PUC Chairman Philip L. Bartlett II said Versant proposed the change that regulators are considering. The PUC’s primary consideration is nonpayment of electricity bills that would eventually be passed on to all other ratepayers. “We pay close attention to the collection practices of utilities, that they have reasonable approaches,” he said in an interview.
Many growers register as residential customers, who have stronger protections against electricity shut-offs than businesses, Bartlett said.
However, perhaps because illegal growers risk prosecution, they keep a low profile and pay their bills promptly, the utilities said. They’re “not typically the ones we’re having trouble with collecting payment from,” Linda Ball, CMP’s vice president of customer service, told the PUC at a public hearing last week.
“What we’ve seen is they’re trying to run under the radar, and they don’t call us, they don’t talk to us and they just pay the bill,” Ball said.

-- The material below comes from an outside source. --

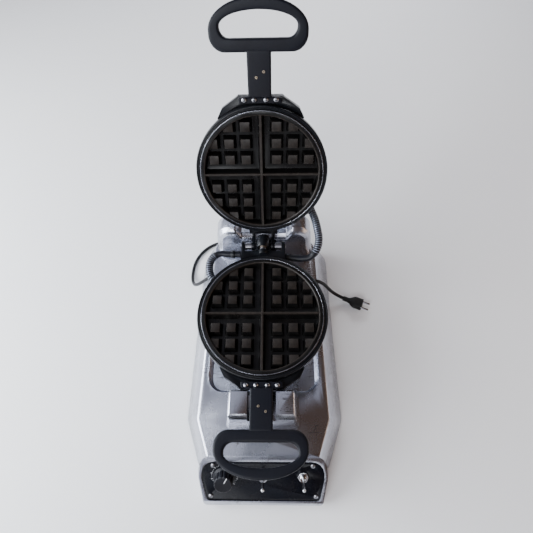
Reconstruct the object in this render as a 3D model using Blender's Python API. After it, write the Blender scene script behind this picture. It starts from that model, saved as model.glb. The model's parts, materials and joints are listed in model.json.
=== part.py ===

CMP told the PUC it supports the proposed changes, though Mark Morisette, the utility’s director of billing and revenue recovery, warned regulators of the potential for erroneous assumptions when electricity use rises unexpectedly. He cited a recent instance in which a customer’s electricity usage, which typically had been 2 kWh or 3 kWh a day, jumped to more than 250 kWh a day, he said.
The customer hired a company to use fans and heaters to dry the home out after it was flooded, Morisette said at the recent PUC hearing. “And, boy, I would not be comfortable at all if we were to raise a flag on that customer to possibly get law enforcement involved,” he said.
Arrian Myrick Stockdell, Versant’s corporate counsel, suggested to the PUC that a threshold, perhaps 3,000 kWh a month, be established before law enforcement is notified. “We’d be very grateful for the ability to have any type of cutoff that would permit that type of disclosure to law enforcement,” he said.
LEGISLATION DREW OPPOSITION
Separately, state lawmakers are considering legislation that would require utility companies to report a private citizen’s power usage to law enforcement and ban certain foreign nationals from purchasing property in Maine.
ACLU of Maine Policy Counsel Michael Kebede said the bill – which drew strong opposition – would constitute a violation of privacy protected by the Fourth and 14th Amendments of the Constitution.
Under the proposal, utilities would be required to generate a “suspicious power use report” when a 400 ampere or more total service is installed or a service at a residential property is upgraded to 400 amperes or more. A month-to-month increase in power consumption of greater than 500% for a residential customer also would trigger a report under the legislation.
The ACLU of Maine did not submit a comment on the public utilities commission docket and did not return messages Thursday about whether the commission’s proposed rule change raises similar privacy concerns for them.
The rules being considered by the PUC are likely to be made final by May, Bartlett said.